## begin

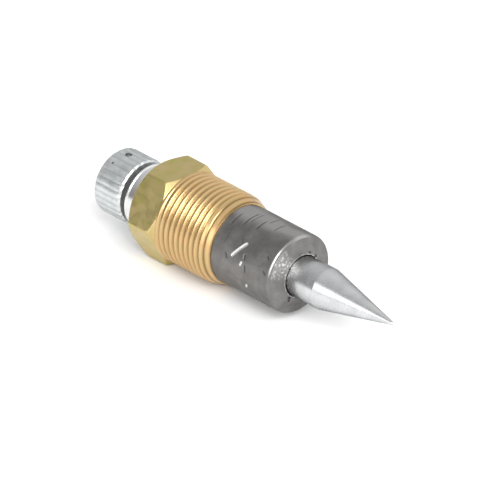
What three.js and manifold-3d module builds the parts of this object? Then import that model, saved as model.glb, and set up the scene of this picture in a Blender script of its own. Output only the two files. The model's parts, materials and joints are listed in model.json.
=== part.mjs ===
// Oil burner nozzle cartridge with an adjustable metering needle.
// Millimetres. +X runs along the axis towards the needle's tip, +Z is up.
// The origin is on the axis, in the plane where the hexagon ends and the male thread starts.

import * as THREE from 'three';
import { mergeVertices } from 'three/addons/utils/BufferGeometryUtils.js';
import Module from 'manifold-3d';

const wasm = await Module();
wasm.setup();

// ---- driving dimensions ----

const ROUND_SIDES = 36;
const FIT = 0.05; // radial clearance of running fits and of pressed or screwed pieces
const FACE_GAP = 0.02; // axial gap between pieces that touch
const EDGE = 0.2; // chamfer on the plain edges of inner pieces
const OVERSHOOT = 1.0; // how far a bore's cutter runs past the piece it cuts
const CORNER_MARGIN = 0.05; // how far a chamfer's cutter reaches past the corners it trims

const THREAD_RADIUS = 14.2875 / 2; // 9/16-24 UNEF
const THREAD_LENGTH = 11.0;
const THREAD_LEAD_DEPTH = 0.76; // taper that leads the thread's front end into its port
const THREAD_LEAD_LENGTH = 2.0;
const THREAD_RUN_IN = 0.4; // length of the thread's cylinder that is sunk in the hexagon

const HEX_ACROSS_FLATS = 14.0;
const HEX_LENGTH = 5.77;
const HEX_CORNER_RADIUS = HEX_ACROSS_FLATS / 2 / Math.cos(Math.PI / 6);
const HEX_CHAMFER_RADIUS = 6.9; // round rim of the hexagon's end faces, just inside the flats
const HEX_REAR_CHAMFER = 1.04;
const HEX_FRONT_CHAMFER = 0.85;

const SLEEVE_RADIUS = 6.22;
const SLEEVE_TAIL_RADIUS = 5.7;
const SLEEVE_RIM_X = 23.3;
const SLEEVE_RIM_ROUND = 0.4;
const SLEEVE_RIM_STEPS = 3;
const SLEEVE_MOUTH_X = 24.05;
const SLEEVE_MOUTH_RADIUS = 3.37;
const SLEEVE_LIP = 0.15; // flat rim around the mouth
const SPRING_CHAMBER_RADIUS = 4.5;

const NEEDLE_SHANK_RADIUS = 3.15;
const NEEDLE_HEAD_RADIUS = 3.27;
const NEEDLE_SWELL_X = [24.1, 28.0]; // where the shank widens into the head
const NEEDLE_SWELL_STEPS = 5;
const NEEDLE_HOLE_END_X = 18.0;
const NEEDLE_CONE_X = 29.4;
const NEEDLE_TIP_X = 43.5;
const NEEDLE_TIP_RADIUS = 0.32;
const NEEDLE_NOSE_LENGTH = 0.08;
const NEEDLE_NOSE_RADIUS = 0.224;

const STEM_RADIUS = 2.4;
const DRIVE_THREAD_RADIUS = 3.0; // M6 x 1
const DRIVE_THREAD_X = [2.6, 8.7];
const DRIVE_THREAD_TAPER = 0.4;
const SPINDLE_FRONT_RADIUS = 2.5;
const SPINDLE_FRONT_X = 14.0;
const STUD_RADIUS = 1.5;
const STUD_END_X = 17.7;
const RING_GROOVE_X = [9.58, 10.22];
const RING_GROOVE_RADIUS = 2.05;
const RETAINING_RING_RADIUS = 3.4;
const RETAINING_RING_GAP = 0.03; // radial gap between the ring and its groove's floor
const RETAINING_RING_HALF_OPENING = Math.PI / 6;

const KNOB_X = [-15.6, -10.0];
const KNOB_RADIUS = 5.15;
const KNOB_RIBS = 28;
const KNOB_RIB_DEPTH = 0.3;
const KNOB_CHAMFER = 0.38;
const KNOB_BORE_END_X = -14.55;
const GRUB_X = -13.3;
const GRUB_RADIUS = 0.5;
const GRUB_SIDES = 16;
const GRUB_TOP = 4.45;
const GRUB_SOCKET_RADIUS = 0.28;
const GRUB_SOCKET_DEPTH = 0.6;
const GRUB_SOCKET_SIDES = 6;

const GLAND_RADIUS = 5.0;
const GLAND_HEAD_X = [-9.25, -6.2];
const GLAND_THREAD_RADIUS = 4.4;
const GLAND_THREAD_END_X = -3.4;
const GLAND_EDGE = 0.15;
const GLAND_RECESS_RADIUS = 5.25; // shallow recess in the hexagon that the gland's seal lies in
const GLAND_RECESS_DEPTH = 0.1;
const WIPER_SEAT_RADIUS = 3.6;
const WIPER_SEAT_X = -7.9;
const SPANNER_HOLE_RADIUS = 0.4;
const SPANNER_HOLE_SIDES = 12;
const SPANNER_HOLE_DEPTH = 1.0;
const SPANNER_HOLE_CIRCLE = 4.3;

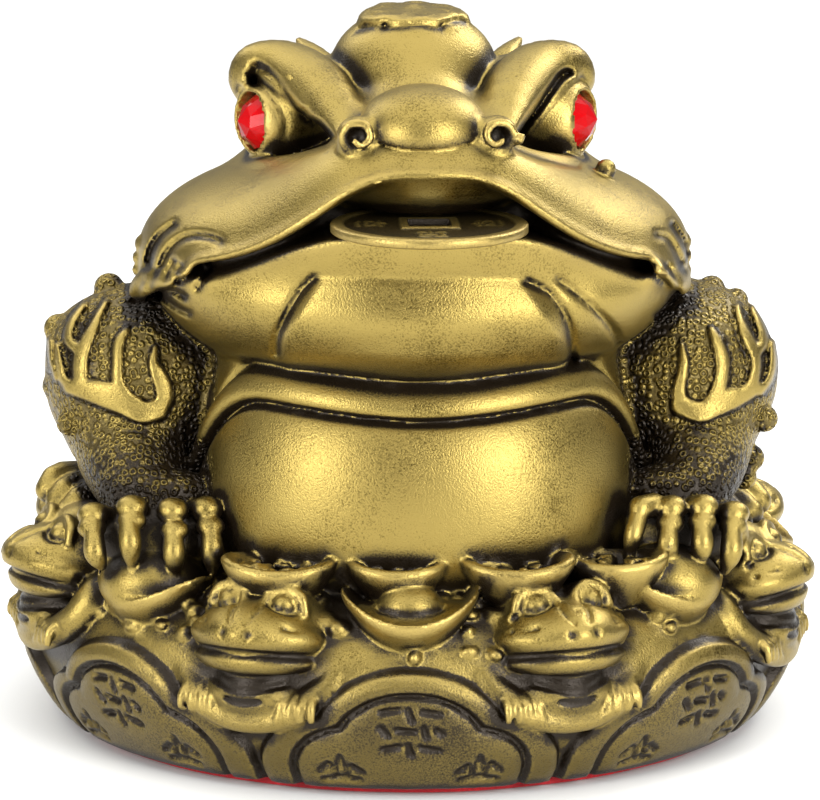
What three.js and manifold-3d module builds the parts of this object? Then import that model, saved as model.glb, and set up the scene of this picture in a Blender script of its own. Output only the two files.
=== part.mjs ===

## end

*DIRECTION*.
Say how many lines in the records contain the string "this", and say nothing else.

*EXERCISE OUTPUT*.
2